• [WRITTEN EXERCISE] Can you reproduce the data beneath, keeping every line exact?

━━━━━━━━

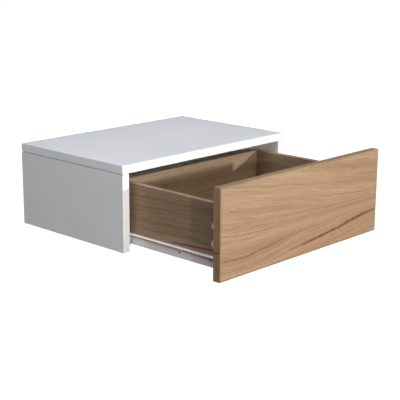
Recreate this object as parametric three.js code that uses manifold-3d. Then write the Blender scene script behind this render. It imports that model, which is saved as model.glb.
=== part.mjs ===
// Floating nightstand: a white board carcass, open underneath, that hangs on a wall by its back
// panel, with one oak-decor drawer on white roller slides. The drawer stands pulled out to its stop.
// Millimetres. +X is to the right, +Y goes into the wall, +Z is up, and the origin is the middle of
// the wall face. Inside the assembly, heights are counted from the carcass's lower edge.

import * as THREE from "three";
import { mergeVertices } from "three/addons/utils/BufferGeometryUtils.js";
import Module from "manifold-3d";

const wasm = await Module();
wasm.setup();

// Carcass
const WIDTH = 460;
const DEPTH = 300;
const HEIGHT = 166;
const BOARD = 16;
const EDGING = 1;

// Drawer
const PULLED_OUT = 225;
const FRONT = 16;
const FRONT_EDGING = 3;
const BOX_BOARD = 12;
const BOX_LENGTH = 275;
const BOX_LOW = 12.25;
const BOX_HIGH = 128.25;
const BOTTOM = 3;
const BOTTOM_LOW = 24.5;
const GROOVE_DEPTH = 4;
const GROOVE_PLAY = 0.25;
const BOTTOM_END_PLAY = 0.5;

// Roller slides, in the gap between carcass side and drawer side
const SLIDE_GAP = 12.5;
const STEEL = 1.25;
const SLIDE_LENGTH = 260;
const SLIDE_SETBACK = 2;
const CHANNEL_LOW = 13;
const CHANNEL_HIGH = 30.25;
const CHANNEL_DEPTH = 10;
const RUNNER_LOW = 11;
const RUNNER_HIGH = 33;
const RUNNER_LIP = 8.25;
const PIN_RADIUS = 2.5;
const RIVET_RADIUS = 4;
const ROLLER_BORE = 2.6;
const ROLLER_CHAMFER = 0.5;
const FLANGE_PLAY = 1.5;
const FRONT_ROLLER = { radius: 8.5, height: 23, setback: 12, near: 2.5, width: 6.5, rivet: 0.75 };
const REAR_ROLLER = { radius: 7, height: 21.75, setback: 253.5, near: 3.25, width: 6.5, rivet: 0.5 };
const RIVET_PLAY = 0.25;

// Fasteners
const FASTENER_PLAY = 0.3;
const TIP_PLAY = 0.5;
const BELOW_FACE = 0.25;
const CAM_RADIUS = 7.5;
const CAM_RECESS = { half: 4, halfWidth: 0.8, depth: 1.5 };
const CARCASS_CAM = { reach: 34, depth: 12.5, axisIn: 8, slot: 3.5, bore: 3.5 };
const DRAWER_CAM = { reach: 24, depth: 9.5, axisIn: 5.5, slot: 3, bore: 3.5 };
const BOLT_THREAD = 11;
const BOLT_RADIUS = 2.5;
const BOLT_NECK = { radius: 1.5, length: 2, taper: 1 };
const BOLT_HEAD = { length: 2, round: 0.5 };
const SCREW_SHANK = 1.6;
const SCREW_POINT = 2;
const SCREW_HEAD = { radius: 3.25, height: 1, round: 0.5 };
const TOP_JOINTS = { front: -260, rear: -40 };
const BACK_JOINT_HEIGHT = 75;
const DRAWER_JOINTS = { upper: 87, lower: 55 };
const BACK_SCREWS = { upper: 100, lower: 40 };
const BACK_SCREW = { shank: 2, head: 4, sink: 3, length: 42, point: 4 };
const CHANNEL_SCREWS = { front: -262, rear: -70 };
const RUNNER_SCREWS = { front: 106, rear: 234 };
const SLIDE_SCREW_HEIGHT = 22.5;
const CHANNEL_SCREW_LENGTH = 12;
const RUNNER_SCREW_LENGTH = 8;
const SPARE_HOLE = { radius: 1.5, along: 32, height: 24 };
const WALL_HOLE = { radius: 3, x: 140, height: 110 };
const TOOL_OVERRUN = 1;
const FINE_SIDES = 12;
const CAM_SIDES = 20;
const ROLLER_SIDES = 32;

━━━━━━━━

• [TASK OUTPUT]
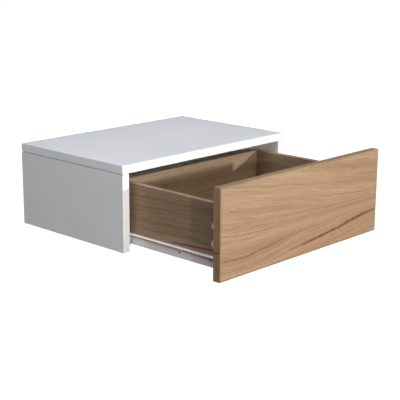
Recreate this object as parametric three.js code that uses manifold-3d. Then write the Blender scene script behind this render. It imports that model, which is saved as model.glb.
=== part.mjs ===
// Floating nightstand: a white board carcass, open underneath, that hangs on a wall by its back
// panel, with one oak-decor drawer on white roller slides. The drawer stands pulled out to its stop.
// Millimetres. +X is to the right, +Y goes into the wall, +Z is up, and the origin is the middle of
// the wall face. Inside the assembly, heights are counted from the carcass's lower edge.

import * as THREE from "three";
import { mergeVertices } from "three/addons/utils/BufferGeometryUtils.js";
import Module from "manifold-3d";

const wasm = await Module();
wasm.setup();

// Carcass
const WIDTH = 460;
const DEPTH = 300;
const HEIGHT = 166;
const BOARD = 16;
const EDGING = 1;

// Drawer
const PULLED_OUT = 225;
const FRONT = 16;
const FRONT_EDGING = 3;
const BOX_BOARD = 12;
const BOX_LENGTH = 275;
const BOX_LOW = 12.25;
const BOX_HIGH = 128.25;
const BOTTOM = 3;
const BOTTOM_LOW = 24.5;
const GROOVE_DEPTH = 4;
const GROOVE_PLAY = 0.25;
const BOTTOM_END_PLAY = 0.5;

// Roller slides, in the gap between carcass side and drawer side
const SLIDE_GAP = 12.5;
const STEEL = 1.25;
const SLIDE_LENGTH = 260;
const SLIDE_SETBACK = 2;
const CHANNEL_LOW = 13;
const CHANNEL_HIGH = 30.25;
const CHANNEL_DEPTH = 10;
const RUNNER_LOW = 11;
const RUNNER_HIGH = 33;
const RUNNER_LIP = 8.25;
const PIN_RADIUS = 2.5;
const RIVET_RADIUS = 4;
const ROLLER_BORE = 2.6;
const ROLLER_CHAMFER = 0.5;
const FLANGE_PLAY = 1.5;
const FRONT_ROLLER = { radius: 8.5, height: 23, setback: 12, near: 2.5, width: 6.5, rivet: 0.75 };
const REAR_ROLLER = { radius: 7, height: 21.75, setback: 253.5, near: 3.25, width: 6.5, rivet: 0.5 };
const RIVET_PLAY = 0.25;

// Fasteners
const FASTENER_PLAY = 0.3;
const TIP_PLAY = 0.5;
const BELOW_FACE = 0.25;
const CAM_RADIUS = 7.5;
const CAM_RECESS = { half: 4, halfWidth: 0.8, depth: 1.5 };
const CARCASS_CAM = { reach: 34, depth: 12.5, axisIn: 8, slot: 3.5, bore: 3.5 };
const DRAWER_CAM = { reach: 24, depth: 9.5, axisIn: 5.5, slot: 3, bore: 3.5 };
const BOLT_THREAD = 11;
const BOLT_RADIUS = 2.5;
const BOLT_NECK = { radius: 1.5, length: 2, taper: 1 };
const BOLT_HEAD = { length: 2, round: 0.5 };
const SCREW_SHANK = 1.6;
const SCREW_POINT = 2;
const SCREW_HEAD = { radius: 3.25, height: 1, round: 0.5 };
const TOP_JOINTS = { front: -260, rear: -40 };
const BACK_JOINT_HEIGHT = 75;
const DRAWER_JOINTS = { upper: 87, lower: 55 };
const BACK_SCREWS = { upper: 100, lower: 40 };
const BACK_SCREW = { shank: 2, head: 4, sink: 3, length: 42, point: 4 };
const CHANNEL_SCREWS = { front: -262, rear: -70 };
const RUNNER_SCREWS = { front: 106, rear: 234 };
const SLIDE_SCREW_HEIGHT = 22.5;
const CHANNEL_SCREW_LENGTH = 12;
const RUNNER_SCREW_LENGTH = 8;
const SPARE_HOLE = { radius: 1.5, along: 32, height: 24 };
const WALL_HOLE = { radius: 3, x: 140, height: 110 };
const TOOL_OVERRUN = 1;
const FINE_SIDES = 12;
const CAM_SIDES = 20;
const ROLLER_SIDES = 32;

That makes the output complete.